What should you budget for when buying a downsizing home in Walnut Creek?

  • The California Department of Real Estate says a typical California purchase may require a 5% to 20% down payment plus 3% to 7% for closing costs, and you should also budget for HOA dues, taxes, insurance, inspections, and moving costs.

How does Proposition 19 affect a downsizing move in California?

  • If you qualify, Proposition 19 may let you transfer the base-year value of your principal residence to a replacement home anywhere in California, but timing matters and buying before you sell can affect your short-term property tax bill.

Should you sell your current home before buying in Downtown Walnut Creek?

  • Selling first can provide clearer cash-flow numbers, while buying first may offer more flexibility but can require stronger reserves, short-term financing, and careful planning around property taxes and timing.

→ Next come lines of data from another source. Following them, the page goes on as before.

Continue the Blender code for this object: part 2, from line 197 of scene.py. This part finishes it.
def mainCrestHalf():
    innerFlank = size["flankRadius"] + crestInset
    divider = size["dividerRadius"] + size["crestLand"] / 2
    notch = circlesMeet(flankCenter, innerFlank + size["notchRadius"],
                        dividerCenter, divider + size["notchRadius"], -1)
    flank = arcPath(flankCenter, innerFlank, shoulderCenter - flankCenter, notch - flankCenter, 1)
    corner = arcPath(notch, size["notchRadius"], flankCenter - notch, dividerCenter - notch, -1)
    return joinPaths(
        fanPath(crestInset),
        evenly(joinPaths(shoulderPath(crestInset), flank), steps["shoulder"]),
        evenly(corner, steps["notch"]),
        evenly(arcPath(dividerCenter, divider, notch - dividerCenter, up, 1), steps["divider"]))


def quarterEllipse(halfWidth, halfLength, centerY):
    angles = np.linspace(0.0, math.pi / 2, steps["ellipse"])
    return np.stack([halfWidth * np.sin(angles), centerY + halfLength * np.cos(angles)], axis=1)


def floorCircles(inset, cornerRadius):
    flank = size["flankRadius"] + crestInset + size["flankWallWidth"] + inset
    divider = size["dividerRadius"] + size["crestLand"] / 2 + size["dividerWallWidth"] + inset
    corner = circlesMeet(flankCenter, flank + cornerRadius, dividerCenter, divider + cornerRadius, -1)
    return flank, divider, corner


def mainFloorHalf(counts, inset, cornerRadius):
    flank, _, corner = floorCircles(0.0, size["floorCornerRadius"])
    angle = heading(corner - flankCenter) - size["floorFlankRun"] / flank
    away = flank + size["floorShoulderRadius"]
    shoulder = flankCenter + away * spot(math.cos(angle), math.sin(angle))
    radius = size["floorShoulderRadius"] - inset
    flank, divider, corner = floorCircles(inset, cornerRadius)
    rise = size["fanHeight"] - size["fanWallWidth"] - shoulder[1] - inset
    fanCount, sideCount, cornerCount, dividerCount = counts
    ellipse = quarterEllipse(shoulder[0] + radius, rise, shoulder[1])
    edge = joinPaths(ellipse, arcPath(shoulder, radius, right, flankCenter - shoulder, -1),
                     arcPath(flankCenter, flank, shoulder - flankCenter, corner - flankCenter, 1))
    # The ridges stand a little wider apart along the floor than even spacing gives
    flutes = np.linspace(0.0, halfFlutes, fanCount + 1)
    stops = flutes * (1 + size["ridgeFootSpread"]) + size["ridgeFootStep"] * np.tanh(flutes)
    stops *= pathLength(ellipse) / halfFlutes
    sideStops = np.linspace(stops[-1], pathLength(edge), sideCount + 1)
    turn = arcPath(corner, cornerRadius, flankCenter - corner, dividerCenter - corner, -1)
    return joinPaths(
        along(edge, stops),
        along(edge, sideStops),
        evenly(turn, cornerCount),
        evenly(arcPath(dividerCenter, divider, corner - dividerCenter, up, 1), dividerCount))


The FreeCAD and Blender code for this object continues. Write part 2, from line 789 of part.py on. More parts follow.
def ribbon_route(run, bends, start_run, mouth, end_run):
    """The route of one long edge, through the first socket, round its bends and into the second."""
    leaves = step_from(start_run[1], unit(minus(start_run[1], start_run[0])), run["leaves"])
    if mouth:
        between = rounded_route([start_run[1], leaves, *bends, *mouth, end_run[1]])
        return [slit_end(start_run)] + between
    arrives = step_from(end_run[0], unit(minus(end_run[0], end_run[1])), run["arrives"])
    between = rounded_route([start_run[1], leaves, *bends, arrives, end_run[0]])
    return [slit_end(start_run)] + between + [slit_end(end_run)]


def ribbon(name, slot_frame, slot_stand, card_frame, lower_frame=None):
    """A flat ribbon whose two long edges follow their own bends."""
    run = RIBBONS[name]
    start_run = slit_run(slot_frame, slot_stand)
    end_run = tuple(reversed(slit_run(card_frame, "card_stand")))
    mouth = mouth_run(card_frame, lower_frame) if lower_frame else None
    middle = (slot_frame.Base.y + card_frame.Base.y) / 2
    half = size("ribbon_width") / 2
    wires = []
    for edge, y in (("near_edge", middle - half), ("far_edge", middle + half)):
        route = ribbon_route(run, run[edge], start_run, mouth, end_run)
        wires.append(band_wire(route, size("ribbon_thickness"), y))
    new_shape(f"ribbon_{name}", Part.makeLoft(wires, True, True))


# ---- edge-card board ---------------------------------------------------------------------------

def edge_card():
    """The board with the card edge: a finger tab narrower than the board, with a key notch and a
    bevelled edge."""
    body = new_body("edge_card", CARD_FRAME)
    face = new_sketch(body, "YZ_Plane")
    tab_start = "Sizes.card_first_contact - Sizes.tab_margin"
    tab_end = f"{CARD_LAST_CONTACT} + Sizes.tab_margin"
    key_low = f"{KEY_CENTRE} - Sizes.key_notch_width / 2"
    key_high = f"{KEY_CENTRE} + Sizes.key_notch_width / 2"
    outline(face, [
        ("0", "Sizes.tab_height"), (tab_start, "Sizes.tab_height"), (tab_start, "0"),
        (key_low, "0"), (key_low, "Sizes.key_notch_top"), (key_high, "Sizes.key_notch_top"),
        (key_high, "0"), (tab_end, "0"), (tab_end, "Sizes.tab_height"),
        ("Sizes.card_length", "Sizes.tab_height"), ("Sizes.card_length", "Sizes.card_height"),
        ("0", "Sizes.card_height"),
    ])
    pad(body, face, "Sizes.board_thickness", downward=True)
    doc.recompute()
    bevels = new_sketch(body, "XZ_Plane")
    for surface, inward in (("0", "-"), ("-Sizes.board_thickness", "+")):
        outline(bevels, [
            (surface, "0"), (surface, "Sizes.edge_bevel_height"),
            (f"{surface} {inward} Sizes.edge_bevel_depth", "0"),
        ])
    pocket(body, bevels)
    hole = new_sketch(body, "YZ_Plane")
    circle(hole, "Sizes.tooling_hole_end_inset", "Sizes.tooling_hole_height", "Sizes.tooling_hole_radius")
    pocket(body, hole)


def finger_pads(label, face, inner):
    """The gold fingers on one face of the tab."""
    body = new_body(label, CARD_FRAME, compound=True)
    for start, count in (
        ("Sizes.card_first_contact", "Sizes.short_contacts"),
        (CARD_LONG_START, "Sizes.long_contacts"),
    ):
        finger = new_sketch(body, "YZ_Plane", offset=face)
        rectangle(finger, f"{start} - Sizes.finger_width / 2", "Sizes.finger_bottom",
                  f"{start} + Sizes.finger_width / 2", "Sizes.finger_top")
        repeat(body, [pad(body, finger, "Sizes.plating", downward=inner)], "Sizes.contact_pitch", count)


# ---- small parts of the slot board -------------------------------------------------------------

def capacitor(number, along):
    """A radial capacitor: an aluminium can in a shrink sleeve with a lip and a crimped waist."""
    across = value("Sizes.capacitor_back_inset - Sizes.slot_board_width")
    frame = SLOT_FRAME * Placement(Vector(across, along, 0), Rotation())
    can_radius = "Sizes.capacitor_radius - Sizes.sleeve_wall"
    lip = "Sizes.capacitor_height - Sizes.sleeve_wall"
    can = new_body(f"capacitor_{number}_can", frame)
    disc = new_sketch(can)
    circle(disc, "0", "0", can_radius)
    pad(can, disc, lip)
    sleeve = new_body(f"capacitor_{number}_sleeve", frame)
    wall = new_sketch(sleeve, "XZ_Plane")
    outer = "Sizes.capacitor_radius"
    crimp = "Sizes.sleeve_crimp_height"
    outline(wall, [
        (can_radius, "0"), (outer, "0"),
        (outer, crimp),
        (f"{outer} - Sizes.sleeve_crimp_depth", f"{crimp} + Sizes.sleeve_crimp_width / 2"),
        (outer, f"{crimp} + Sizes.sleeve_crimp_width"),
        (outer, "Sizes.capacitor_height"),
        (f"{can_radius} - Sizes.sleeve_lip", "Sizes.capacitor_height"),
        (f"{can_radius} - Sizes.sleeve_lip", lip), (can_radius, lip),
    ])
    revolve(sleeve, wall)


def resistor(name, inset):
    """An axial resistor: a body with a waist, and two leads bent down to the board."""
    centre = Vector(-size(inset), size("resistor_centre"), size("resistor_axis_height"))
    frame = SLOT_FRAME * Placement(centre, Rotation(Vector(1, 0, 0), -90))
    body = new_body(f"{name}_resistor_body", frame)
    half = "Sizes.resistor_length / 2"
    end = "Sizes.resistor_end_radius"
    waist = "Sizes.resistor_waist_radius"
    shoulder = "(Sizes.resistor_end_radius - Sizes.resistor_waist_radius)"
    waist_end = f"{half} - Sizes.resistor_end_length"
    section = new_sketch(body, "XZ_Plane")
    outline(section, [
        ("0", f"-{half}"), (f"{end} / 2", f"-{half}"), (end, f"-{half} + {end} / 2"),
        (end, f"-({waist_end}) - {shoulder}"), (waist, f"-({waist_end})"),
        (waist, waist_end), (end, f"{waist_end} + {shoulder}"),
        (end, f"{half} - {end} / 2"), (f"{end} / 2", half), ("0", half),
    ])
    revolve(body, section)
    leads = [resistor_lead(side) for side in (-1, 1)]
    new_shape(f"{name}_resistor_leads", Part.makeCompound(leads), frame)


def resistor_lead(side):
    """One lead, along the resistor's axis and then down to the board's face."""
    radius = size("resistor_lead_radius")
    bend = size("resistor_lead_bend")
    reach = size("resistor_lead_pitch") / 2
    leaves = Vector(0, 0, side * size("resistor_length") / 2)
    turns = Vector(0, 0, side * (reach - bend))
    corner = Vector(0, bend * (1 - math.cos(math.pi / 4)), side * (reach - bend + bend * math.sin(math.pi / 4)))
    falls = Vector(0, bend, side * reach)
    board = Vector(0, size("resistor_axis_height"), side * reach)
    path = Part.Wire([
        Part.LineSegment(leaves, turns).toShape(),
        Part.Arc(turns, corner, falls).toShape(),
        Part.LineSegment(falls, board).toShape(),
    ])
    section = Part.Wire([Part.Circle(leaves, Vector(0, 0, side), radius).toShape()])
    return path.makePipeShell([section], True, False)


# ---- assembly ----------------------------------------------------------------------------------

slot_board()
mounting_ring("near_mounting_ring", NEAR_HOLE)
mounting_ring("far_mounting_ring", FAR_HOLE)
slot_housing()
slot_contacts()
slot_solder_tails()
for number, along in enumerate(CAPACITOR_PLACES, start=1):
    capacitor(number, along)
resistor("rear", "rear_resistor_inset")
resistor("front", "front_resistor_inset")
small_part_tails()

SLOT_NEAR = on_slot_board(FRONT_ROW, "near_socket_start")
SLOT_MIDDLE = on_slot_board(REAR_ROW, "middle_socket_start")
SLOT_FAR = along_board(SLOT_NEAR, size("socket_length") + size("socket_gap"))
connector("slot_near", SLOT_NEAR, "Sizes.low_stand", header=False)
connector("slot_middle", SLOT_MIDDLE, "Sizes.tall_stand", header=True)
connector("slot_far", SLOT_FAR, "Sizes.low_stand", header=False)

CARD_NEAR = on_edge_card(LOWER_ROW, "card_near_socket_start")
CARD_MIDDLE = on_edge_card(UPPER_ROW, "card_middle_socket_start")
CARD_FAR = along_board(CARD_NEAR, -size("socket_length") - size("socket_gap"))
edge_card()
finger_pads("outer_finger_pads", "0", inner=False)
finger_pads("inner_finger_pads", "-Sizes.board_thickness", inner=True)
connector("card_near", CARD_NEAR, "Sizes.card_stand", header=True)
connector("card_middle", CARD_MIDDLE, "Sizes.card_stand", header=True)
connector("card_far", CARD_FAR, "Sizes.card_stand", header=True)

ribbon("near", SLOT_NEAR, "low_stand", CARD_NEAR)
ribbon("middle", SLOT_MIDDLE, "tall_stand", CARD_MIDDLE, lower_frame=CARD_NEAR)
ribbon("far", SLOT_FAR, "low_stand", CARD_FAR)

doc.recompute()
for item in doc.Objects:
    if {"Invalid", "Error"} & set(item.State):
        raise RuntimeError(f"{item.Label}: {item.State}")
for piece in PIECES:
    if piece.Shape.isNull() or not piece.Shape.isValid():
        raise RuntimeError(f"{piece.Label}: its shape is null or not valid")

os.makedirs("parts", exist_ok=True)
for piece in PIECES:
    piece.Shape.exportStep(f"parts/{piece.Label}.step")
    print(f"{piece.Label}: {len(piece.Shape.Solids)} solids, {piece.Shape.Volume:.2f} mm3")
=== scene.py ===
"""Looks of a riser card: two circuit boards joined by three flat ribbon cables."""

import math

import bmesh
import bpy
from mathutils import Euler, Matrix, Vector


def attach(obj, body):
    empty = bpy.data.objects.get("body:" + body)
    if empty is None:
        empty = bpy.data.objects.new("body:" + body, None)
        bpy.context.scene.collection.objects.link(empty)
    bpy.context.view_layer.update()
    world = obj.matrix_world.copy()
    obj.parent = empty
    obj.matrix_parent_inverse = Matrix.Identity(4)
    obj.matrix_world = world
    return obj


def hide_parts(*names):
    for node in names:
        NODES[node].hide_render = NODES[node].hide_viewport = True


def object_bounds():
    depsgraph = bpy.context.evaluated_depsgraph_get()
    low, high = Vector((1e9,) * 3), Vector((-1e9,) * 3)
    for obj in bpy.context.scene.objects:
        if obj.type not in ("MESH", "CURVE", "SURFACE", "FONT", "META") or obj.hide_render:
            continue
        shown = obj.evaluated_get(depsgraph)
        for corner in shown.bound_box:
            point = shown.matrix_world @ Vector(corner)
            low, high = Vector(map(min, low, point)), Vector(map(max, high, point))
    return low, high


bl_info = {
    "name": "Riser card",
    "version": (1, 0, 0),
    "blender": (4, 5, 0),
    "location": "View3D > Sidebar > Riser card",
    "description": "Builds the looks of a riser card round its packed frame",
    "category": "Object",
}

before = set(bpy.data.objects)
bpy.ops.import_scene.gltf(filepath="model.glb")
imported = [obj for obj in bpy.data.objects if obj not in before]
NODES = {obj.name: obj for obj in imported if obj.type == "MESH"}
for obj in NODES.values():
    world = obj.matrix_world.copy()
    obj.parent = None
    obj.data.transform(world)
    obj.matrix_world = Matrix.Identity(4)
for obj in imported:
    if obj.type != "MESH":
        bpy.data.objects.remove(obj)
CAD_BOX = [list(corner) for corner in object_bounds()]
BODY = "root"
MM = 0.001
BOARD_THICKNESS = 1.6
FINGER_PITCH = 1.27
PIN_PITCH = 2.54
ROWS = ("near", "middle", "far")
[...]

What HOA documents should you review before buying a Walnut Creek condo or townhome?

  • You should review the CC&Rs, bylaws, HOA budget, reserve funding, recent meeting minutes, insurance certificates, and any history of special assessments before making an offer.

How do HOA dues and special assessments work in California condo communities?

  • The DRE says regular assessments generally cannot rise by more than 20% per year without member approval, and special assessments generally cannot exceed 5% of budgeted gross expenses in a fiscal year without member approval.

What earthquake insurance issues matter when downsizing into a condo?

  • Standard homeowners, renters, and condo policies do not cover earthquake damage, so you should understand what the HOA’s policy covers for the building and whether you need individual unit or assessment-related earthquake coverage.

How should you compare Downtown Walnut Creek with other East Bay markets when downsizing?

  • Compare more than sale price by looking at property taxes, HOA costs, transit access, insurance needs, short-term financing, and your likely net proceeds from the home you are selling.